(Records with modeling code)
↓↓↓
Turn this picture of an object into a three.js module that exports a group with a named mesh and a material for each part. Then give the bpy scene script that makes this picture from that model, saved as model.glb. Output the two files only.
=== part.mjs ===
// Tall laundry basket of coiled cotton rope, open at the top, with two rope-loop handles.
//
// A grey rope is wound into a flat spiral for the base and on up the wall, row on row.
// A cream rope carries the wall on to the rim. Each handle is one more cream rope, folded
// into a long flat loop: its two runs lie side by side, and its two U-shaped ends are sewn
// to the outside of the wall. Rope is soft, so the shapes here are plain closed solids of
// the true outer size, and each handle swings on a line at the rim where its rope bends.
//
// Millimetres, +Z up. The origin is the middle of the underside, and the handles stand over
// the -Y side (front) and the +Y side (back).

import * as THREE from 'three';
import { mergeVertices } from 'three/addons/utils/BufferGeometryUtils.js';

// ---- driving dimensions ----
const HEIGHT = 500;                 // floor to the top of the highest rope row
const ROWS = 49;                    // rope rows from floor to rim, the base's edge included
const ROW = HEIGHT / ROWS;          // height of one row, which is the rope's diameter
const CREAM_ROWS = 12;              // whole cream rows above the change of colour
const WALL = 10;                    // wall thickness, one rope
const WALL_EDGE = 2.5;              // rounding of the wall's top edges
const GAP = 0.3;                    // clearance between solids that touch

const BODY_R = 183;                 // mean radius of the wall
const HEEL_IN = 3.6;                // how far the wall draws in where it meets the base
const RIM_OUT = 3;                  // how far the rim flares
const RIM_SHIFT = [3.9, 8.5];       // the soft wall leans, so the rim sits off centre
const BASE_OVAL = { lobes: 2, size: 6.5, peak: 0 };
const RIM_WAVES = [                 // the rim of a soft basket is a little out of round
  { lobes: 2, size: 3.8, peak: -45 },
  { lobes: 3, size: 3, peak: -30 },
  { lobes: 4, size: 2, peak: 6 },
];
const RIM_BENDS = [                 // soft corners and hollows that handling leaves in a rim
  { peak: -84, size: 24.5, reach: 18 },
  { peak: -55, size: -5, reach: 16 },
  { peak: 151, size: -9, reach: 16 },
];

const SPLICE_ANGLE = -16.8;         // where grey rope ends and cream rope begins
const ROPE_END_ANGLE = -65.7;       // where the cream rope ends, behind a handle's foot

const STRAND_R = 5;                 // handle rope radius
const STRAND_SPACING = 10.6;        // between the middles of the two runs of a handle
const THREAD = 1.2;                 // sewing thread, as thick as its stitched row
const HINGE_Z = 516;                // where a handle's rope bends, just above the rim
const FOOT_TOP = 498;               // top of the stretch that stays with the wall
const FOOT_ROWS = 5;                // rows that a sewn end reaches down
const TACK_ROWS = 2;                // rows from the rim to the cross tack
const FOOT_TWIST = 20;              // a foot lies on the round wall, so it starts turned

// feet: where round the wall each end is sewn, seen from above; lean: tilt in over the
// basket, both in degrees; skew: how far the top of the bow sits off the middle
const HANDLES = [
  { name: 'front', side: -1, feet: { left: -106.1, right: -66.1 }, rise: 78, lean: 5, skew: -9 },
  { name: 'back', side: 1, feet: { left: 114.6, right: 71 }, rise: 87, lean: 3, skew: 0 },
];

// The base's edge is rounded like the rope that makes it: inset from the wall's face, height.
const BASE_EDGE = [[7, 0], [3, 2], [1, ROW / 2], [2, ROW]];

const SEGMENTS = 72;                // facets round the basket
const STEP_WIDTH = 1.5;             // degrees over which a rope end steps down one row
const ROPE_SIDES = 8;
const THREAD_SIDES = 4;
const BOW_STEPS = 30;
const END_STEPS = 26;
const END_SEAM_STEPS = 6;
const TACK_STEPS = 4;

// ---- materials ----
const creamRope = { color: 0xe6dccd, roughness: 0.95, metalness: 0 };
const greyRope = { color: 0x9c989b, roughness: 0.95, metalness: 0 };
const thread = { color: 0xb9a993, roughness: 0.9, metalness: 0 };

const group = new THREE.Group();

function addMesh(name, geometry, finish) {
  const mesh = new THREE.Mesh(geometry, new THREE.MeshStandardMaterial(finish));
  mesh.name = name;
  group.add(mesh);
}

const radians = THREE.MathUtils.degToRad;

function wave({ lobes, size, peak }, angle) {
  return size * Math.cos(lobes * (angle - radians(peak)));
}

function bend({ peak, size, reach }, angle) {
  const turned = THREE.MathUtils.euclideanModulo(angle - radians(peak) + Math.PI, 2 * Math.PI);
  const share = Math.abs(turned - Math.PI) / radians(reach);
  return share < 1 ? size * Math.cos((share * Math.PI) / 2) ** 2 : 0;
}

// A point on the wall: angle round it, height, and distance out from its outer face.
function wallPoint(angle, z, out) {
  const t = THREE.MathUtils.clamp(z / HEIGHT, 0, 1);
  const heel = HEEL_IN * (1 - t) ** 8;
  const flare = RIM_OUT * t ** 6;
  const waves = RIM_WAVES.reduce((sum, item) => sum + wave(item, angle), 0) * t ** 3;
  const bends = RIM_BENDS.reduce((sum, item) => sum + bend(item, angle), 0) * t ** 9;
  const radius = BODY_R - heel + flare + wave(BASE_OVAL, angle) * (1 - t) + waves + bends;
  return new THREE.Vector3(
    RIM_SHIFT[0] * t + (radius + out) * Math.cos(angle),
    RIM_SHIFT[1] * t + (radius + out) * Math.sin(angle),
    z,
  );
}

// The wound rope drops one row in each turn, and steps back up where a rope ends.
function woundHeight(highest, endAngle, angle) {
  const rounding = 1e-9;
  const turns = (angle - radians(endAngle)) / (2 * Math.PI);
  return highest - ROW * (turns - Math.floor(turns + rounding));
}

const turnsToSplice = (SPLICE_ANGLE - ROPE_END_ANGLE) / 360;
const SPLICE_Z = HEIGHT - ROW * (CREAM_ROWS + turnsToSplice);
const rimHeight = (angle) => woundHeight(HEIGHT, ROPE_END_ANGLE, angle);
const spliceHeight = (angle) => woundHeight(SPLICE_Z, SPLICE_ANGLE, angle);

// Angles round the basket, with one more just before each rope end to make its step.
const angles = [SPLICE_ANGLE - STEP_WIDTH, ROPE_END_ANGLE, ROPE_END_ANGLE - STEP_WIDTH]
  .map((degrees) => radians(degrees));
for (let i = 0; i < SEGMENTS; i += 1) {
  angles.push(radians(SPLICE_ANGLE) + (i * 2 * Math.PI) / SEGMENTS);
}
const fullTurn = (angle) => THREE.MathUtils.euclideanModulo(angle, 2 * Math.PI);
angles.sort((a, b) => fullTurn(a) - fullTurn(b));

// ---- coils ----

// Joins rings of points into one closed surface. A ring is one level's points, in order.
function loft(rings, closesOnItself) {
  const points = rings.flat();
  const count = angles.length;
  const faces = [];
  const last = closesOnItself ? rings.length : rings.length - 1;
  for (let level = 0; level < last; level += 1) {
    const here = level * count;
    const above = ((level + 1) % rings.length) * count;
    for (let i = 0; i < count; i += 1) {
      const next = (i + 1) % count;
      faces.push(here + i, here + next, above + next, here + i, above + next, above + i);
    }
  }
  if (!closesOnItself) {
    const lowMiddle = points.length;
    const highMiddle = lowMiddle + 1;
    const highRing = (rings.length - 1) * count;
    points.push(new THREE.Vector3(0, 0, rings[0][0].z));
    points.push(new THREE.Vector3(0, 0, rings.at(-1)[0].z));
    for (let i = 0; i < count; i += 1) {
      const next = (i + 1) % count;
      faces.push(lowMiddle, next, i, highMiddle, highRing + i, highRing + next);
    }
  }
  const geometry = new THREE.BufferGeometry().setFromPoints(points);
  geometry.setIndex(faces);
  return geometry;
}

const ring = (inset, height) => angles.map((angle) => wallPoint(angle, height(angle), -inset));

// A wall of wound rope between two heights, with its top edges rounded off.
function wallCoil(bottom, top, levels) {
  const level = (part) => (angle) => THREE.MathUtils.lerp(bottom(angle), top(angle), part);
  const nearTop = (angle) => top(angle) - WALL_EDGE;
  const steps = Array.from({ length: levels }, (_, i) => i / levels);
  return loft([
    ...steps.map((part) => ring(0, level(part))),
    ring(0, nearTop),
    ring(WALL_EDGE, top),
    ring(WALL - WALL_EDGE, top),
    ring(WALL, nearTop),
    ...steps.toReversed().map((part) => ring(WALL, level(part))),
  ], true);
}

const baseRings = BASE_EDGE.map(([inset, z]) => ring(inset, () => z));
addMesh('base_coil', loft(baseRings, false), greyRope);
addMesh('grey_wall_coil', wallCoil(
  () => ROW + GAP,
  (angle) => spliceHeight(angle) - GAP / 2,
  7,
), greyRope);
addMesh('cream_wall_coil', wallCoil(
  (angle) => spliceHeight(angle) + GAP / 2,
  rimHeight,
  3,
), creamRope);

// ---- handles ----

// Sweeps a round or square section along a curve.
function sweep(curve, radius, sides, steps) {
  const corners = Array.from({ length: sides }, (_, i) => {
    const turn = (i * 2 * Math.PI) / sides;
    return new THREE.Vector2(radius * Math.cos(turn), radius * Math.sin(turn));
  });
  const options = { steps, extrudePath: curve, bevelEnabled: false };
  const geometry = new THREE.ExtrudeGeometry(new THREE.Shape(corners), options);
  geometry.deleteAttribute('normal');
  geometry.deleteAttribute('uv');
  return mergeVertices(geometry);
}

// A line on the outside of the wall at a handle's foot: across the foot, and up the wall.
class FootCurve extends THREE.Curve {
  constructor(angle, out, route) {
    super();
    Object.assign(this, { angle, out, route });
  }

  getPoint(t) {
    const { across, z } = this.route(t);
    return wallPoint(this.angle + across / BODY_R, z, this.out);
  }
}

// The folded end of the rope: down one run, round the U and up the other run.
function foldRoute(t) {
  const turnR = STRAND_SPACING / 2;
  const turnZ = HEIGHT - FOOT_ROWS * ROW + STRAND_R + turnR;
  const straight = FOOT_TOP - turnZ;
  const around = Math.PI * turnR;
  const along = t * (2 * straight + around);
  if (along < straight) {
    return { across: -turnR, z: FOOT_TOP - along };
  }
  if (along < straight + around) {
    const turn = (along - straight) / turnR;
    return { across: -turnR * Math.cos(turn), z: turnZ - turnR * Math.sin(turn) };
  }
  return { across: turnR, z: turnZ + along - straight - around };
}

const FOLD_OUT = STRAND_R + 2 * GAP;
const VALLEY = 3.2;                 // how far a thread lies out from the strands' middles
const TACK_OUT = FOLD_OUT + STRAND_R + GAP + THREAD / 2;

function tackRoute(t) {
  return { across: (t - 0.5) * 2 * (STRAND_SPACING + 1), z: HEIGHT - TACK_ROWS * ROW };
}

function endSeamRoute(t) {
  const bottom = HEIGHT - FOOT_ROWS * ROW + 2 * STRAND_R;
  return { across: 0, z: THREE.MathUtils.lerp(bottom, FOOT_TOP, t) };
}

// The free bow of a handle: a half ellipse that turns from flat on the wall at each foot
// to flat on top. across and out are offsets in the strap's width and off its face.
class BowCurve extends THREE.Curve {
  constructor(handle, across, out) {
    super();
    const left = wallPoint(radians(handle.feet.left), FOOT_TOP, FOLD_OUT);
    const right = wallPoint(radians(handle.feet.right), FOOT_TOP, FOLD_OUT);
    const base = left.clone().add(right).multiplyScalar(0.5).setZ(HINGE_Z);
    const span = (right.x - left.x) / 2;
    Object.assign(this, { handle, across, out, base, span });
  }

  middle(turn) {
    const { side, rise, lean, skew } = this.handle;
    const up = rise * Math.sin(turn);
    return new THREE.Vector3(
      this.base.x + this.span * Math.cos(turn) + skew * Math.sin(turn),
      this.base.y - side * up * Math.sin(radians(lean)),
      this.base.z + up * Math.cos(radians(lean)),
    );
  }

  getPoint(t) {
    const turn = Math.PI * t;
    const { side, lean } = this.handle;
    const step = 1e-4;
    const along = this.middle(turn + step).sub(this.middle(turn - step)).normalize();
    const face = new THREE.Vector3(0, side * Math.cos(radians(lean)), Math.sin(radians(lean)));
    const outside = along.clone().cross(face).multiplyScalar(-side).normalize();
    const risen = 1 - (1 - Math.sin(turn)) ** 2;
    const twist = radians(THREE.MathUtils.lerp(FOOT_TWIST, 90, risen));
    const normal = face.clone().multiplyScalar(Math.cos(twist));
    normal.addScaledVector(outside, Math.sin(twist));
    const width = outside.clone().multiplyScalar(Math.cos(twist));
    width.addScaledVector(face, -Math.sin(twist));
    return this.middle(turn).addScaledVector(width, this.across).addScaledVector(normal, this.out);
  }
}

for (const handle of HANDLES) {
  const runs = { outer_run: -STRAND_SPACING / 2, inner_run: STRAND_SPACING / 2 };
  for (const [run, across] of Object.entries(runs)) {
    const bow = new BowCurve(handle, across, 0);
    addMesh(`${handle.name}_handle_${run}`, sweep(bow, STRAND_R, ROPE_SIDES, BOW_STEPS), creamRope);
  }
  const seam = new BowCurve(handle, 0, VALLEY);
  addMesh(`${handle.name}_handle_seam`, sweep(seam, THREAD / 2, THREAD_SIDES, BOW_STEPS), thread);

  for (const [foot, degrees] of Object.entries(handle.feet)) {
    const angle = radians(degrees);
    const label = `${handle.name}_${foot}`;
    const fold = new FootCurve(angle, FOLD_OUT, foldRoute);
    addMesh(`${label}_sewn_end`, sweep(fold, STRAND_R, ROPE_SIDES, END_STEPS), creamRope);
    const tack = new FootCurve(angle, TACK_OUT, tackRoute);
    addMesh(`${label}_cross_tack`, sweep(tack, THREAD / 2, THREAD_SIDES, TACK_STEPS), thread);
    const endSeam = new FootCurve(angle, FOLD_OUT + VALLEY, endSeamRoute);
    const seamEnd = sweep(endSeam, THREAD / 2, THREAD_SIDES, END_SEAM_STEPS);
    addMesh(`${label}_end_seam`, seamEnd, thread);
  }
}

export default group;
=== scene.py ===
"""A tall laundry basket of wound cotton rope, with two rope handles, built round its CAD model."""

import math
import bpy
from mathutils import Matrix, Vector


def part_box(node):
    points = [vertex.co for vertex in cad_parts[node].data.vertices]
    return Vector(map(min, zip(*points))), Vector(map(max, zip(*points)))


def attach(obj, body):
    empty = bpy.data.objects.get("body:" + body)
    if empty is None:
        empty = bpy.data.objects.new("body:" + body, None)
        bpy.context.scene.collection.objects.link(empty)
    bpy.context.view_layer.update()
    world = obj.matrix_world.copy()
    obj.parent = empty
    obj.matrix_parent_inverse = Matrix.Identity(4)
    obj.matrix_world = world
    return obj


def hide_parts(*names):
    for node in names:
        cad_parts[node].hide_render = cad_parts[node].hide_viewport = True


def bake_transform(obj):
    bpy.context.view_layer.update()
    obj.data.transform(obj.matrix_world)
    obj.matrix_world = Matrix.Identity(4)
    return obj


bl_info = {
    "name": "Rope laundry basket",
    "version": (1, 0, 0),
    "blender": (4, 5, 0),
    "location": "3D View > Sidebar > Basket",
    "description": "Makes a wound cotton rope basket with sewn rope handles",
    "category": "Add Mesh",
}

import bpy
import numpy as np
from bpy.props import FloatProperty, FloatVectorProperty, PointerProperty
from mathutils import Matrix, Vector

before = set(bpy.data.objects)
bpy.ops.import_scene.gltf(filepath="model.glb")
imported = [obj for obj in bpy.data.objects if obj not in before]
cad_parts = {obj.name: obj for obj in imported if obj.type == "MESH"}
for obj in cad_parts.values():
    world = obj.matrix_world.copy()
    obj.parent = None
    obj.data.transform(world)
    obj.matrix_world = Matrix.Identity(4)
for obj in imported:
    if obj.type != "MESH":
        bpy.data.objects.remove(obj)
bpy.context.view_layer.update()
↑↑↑
↓↓↓
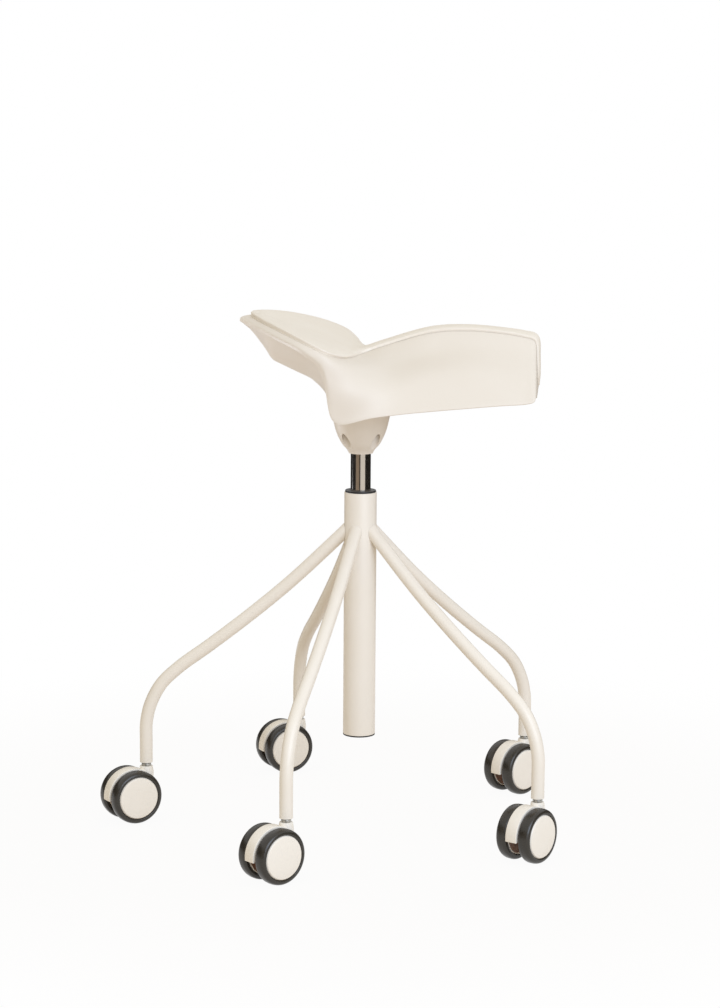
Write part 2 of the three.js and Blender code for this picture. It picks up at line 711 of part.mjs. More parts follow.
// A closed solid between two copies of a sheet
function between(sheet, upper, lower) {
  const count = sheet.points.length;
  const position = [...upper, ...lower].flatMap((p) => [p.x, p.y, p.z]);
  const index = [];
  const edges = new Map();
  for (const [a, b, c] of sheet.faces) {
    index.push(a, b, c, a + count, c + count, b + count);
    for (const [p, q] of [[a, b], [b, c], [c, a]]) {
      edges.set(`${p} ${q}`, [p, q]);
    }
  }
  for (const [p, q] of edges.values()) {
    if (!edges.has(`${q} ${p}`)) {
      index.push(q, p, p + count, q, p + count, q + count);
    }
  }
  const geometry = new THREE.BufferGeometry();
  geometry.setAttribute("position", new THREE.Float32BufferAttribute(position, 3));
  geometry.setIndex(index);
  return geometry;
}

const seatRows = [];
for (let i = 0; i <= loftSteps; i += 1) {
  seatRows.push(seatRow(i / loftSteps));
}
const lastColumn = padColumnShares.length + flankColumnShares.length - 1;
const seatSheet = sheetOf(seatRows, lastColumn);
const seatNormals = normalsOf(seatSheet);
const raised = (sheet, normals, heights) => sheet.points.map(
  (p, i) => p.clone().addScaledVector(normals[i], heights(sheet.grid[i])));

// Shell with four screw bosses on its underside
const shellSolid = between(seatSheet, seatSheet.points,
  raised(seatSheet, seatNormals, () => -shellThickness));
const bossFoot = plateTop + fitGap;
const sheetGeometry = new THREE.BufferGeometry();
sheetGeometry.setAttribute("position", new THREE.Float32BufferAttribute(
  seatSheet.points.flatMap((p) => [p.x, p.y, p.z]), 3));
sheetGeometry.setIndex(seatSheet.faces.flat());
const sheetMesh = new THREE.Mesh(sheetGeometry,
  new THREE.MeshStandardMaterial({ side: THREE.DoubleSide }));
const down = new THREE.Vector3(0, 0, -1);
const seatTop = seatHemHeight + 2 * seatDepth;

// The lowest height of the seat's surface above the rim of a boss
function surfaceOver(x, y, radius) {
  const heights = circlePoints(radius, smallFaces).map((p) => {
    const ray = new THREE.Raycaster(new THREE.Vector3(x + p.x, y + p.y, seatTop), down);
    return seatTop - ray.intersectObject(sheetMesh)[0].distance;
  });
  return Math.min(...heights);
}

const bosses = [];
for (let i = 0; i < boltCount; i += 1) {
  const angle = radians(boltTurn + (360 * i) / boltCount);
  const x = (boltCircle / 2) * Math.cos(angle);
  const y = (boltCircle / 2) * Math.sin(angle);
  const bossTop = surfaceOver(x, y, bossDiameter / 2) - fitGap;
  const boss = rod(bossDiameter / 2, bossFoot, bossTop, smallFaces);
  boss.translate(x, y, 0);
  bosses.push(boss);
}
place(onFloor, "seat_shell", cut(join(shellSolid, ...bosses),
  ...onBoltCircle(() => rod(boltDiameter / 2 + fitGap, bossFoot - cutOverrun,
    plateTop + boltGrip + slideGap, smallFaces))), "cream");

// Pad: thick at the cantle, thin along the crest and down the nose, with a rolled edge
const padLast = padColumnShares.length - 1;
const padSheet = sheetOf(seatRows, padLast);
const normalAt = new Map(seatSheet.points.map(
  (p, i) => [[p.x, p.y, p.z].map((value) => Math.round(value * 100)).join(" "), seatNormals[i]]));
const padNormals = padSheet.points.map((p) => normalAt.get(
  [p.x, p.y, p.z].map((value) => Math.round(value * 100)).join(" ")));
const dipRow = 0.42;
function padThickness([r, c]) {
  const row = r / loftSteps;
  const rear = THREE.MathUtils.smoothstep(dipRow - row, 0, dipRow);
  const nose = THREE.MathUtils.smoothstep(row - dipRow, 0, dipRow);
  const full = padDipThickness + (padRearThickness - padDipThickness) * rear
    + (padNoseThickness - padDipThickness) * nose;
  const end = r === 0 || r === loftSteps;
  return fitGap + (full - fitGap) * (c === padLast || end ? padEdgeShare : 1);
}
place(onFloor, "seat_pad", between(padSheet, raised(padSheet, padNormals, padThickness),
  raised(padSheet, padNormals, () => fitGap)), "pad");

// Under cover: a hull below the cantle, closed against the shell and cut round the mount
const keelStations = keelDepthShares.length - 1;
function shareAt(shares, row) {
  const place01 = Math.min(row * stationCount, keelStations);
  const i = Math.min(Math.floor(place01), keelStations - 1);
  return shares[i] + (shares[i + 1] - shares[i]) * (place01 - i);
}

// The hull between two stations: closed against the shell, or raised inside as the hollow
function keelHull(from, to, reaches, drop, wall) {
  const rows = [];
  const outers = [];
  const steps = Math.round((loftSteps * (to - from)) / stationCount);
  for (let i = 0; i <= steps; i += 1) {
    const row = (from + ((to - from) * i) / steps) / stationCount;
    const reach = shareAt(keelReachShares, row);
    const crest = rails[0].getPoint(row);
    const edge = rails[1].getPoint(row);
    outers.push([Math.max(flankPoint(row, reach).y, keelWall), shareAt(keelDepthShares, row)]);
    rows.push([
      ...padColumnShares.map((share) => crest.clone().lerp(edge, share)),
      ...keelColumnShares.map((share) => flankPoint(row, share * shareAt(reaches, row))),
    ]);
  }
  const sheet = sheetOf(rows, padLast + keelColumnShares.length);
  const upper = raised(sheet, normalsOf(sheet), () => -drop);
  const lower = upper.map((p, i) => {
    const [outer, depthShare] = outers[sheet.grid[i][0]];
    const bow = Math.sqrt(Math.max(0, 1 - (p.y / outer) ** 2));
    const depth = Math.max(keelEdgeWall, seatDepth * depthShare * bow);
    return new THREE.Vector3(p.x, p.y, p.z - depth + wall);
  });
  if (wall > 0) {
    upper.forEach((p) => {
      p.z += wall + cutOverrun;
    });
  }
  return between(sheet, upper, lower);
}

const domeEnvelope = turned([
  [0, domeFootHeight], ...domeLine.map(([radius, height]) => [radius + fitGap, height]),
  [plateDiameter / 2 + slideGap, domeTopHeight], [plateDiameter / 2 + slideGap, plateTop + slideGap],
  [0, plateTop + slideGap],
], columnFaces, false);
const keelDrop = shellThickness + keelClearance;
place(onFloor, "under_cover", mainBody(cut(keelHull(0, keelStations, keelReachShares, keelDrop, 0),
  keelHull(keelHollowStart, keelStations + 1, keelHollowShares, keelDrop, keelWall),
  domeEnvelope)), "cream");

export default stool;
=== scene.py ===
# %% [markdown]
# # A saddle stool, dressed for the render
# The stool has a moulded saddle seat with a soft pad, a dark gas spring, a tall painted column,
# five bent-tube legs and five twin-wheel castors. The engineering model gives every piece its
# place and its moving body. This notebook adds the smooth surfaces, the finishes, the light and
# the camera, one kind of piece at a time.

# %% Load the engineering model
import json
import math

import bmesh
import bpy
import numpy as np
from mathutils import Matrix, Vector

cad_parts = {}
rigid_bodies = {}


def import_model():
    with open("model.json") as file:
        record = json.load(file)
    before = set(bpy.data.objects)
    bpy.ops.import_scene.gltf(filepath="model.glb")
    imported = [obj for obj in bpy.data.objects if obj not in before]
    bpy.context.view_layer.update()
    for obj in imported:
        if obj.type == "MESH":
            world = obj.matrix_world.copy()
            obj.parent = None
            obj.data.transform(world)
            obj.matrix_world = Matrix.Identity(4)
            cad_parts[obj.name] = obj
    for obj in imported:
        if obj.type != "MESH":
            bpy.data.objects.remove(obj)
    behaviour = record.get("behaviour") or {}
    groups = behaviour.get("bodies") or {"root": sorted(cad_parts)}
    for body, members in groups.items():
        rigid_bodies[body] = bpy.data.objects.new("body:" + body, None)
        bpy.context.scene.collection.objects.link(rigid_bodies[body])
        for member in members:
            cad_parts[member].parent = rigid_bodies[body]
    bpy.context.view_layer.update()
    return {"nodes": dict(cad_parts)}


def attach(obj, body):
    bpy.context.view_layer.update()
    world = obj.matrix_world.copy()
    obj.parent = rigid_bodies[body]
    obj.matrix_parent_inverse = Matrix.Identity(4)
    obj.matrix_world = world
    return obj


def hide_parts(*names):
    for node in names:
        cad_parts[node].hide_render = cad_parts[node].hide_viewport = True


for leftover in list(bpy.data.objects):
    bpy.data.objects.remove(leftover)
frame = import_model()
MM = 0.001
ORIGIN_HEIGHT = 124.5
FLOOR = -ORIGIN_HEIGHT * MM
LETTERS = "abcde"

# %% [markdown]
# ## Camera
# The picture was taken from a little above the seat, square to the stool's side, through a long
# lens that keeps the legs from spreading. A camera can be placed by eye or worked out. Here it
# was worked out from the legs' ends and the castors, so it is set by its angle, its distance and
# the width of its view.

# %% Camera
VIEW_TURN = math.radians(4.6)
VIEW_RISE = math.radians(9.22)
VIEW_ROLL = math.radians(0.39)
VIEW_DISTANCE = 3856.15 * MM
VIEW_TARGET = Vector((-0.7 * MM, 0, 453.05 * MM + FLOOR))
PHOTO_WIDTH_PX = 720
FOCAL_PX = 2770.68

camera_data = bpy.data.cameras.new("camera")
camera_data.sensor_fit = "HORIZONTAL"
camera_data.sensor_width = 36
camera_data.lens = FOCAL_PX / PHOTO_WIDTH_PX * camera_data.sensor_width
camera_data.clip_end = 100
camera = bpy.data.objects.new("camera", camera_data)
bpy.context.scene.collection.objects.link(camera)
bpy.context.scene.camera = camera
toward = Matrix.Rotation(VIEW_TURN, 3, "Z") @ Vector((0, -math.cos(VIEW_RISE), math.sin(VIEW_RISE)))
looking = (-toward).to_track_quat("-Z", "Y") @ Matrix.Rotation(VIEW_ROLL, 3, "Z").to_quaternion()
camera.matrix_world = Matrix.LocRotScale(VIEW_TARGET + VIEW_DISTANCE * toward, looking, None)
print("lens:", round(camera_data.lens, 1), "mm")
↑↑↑
— Given request —
Among the entries above, how many lines include the word "members"? Reply with the number only.

— The result —
2